Carl R. Ice College of Engineering
- Established: 1897
- Parent institution: Kansas State University
- Dean: Matthew J. O'Keefe
- Location: Manhattan, Kansas
- Colors: Purple
- Website: engg.k-state.edu

= Kansas State University College of Engineering =

The Kansas State University Carl R. Ice College of Engineering offers 12 undergraduate majors and one undecided program, as well as multiple minors, and graduate programs of study. The undergraduate engineering program is ranked among the top 100 engineering schools in the United States.

== Programs ==
- Multicultural Engineering Program
- Women in Engineering (WiE)

==Facilities==
The college is housed in six halls situated on the west side of the Kansas State University campus in Manhattan, Kansas. This includes the following structures:
- Durland-Rathbone-Fiedler-Engineering Hall
  - Durland Hall - CHE
  - Engineering Hall - CS, ECE
  - Fiedler Hall - CE
  - Rathbone Hall - Main engineering, IMSE, MNE
- Ward Hall - MNE
- Seaton Hall - BAE, ARE/CNS

In addition to these buildings, several off-campus locations house experimentation labs and support facilities.

==Student involvement==
More than 60 student organizations and competition teams are offered for those seeking to meet other students and apply skills learned in the classroom. Each of the eight college departments sponsor at least one club or organization. These include the Concrete Canoe Team, Steel Bridge Team, SAE Aero Design Team, Helwig Farms Quarter-Scale Tractor Team, Powercat Motorsports, SAE Baja Team and K-State Robotic Competition Team.

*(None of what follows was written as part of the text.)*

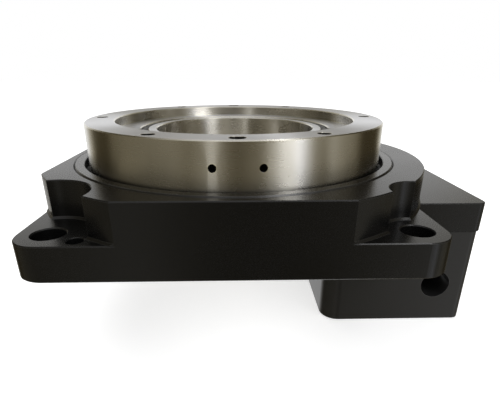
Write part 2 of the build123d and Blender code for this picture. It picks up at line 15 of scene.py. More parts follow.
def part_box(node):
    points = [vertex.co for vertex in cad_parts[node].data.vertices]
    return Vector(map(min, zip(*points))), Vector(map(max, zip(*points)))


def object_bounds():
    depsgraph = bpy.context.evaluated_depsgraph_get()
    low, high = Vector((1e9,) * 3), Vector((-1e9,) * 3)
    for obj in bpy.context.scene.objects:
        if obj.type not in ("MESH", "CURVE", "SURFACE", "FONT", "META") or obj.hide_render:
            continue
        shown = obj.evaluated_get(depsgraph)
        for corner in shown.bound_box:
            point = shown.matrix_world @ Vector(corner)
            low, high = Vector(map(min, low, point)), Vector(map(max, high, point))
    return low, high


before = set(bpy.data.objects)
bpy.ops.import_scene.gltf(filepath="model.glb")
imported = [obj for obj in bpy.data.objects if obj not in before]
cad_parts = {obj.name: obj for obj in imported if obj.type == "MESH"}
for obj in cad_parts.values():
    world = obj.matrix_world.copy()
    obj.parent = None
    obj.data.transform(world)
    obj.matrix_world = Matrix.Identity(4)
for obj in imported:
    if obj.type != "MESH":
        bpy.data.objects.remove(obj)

cad_low, cad_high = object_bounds()
MM = 0.001
print("nodes:", len(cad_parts), "size in mm:", [round(v / MM, 1) for v in cad_high - cad_low])

# %% [markdown]
# ## The camera
# The photograph is 500 by 420 pixels. The edges of the steel ring, the bore and the housing were matched
# to the CAD sizes, which gives one place and one direction for the camera: close in front, a little above,
# looking down 23 degrees. The lens is moderately wide, so the near corners look big, as they do in the photo.
# The picture's middle was a little above the lens's own axis, and a small lens shift gives that back.

# %% Place the camera
PHOTO_WIDTH, PHOTO_HEIGHT = 500, 420
SENSOR_MM = 36.0
focal_pixels = 397.9
lens_axis_pixel = (249.45, 238.67)
camera_place = Vector((0.99, -166.5, 56.9)) * MM
pitch, yaw, roll = (math.radians(v) for v in (23.17, 1.70, 0.15))

forward = Vector((math.sin(yaw) * math.cos(pitch), math.cos(yaw) * math.cos(pitch), -math.sin(pitch)))
level_right = Vector((math.cos(yaw), -math.sin(yaw), 0))
level_up = level_right.cross(forward)
right = level_right * math.cos(roll) + level_up * math.sin(roll)
up = level_up * math.cos(roll) - level_right * math.sin(roll)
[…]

The American Indian Science and Engineering Society, Engineering Ambassadors, Engineering Student Council, Society of Women Engineers (SWE), National Society of Black Engineers, Society of Hispanic Professional Engineers and Steel Ring Honorary Society represent college-wide organizations.

==Research==
K-State engineering has numerous research centers, groups, laboratories, institutes and programs, as well as ongoing multidisciplinary efforts within engineering, and among other colleges and universities around the world.